WORK REQUIRED ▸ Read the data and repeat it in full, exactly.

AVAILABLE DATA ▸
• • •
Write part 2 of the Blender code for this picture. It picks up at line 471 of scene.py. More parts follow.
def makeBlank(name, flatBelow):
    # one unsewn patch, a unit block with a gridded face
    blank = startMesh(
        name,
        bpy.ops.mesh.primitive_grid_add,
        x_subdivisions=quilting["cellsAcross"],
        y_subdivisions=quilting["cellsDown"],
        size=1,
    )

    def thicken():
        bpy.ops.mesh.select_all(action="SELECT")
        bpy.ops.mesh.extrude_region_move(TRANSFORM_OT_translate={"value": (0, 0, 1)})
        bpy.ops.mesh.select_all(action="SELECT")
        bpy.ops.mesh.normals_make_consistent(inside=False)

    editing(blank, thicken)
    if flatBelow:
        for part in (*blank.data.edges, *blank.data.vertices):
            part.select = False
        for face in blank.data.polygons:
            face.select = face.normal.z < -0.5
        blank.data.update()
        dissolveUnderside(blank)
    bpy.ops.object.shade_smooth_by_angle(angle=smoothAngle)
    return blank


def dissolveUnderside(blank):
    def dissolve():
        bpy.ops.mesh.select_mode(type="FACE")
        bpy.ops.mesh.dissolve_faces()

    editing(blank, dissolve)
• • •
EXERCISE RESPONSE ▸
Write part 2 of the Blender code for this picture. It picks up at line 471 of scene.py. More parts follow.
def makeBlank(name, flatBelow):
    # one unsewn patch, a unit block with a gridded face
    blank = startMesh(
        name,
        bpy.ops.mesh.primitive_grid_add,
        x_subdivisions=quilting["cellsAcross"],
        y_subdivisions=quilting["cellsDown"],
        size=1,
    )

    def thicken():
        bpy.ops.mesh.select_all(action="SELECT")
        bpy.ops.mesh.extrude_region_move(TRANSFORM_OT_translate={"value": (0, 0, 1)})
        bpy.ops.mesh.select_all(action="SELECT")
        bpy.ops.mesh.normals_make_consistent(inside=False)

    editing(blank, thicken)
    if flatBelow:
        for part in (*blank.data.edges, *blank.data.vertices):
            part.select = False
        for face in blank.data.polygons:
            face.select = face.normal.z < -0.5
        blank.data.update()
        dissolveUnderside(blank)
    bpy.ops.object.shade_smooth_by_angle(angle=smoothAngle)
    return blank


def dissolveUnderside(blank):
    def dissolve():
        bpy.ops.mesh.select_mode(type="FACE")
        bpy.ops.mesh.dissolve_faces()

    editing(blank, dissolve)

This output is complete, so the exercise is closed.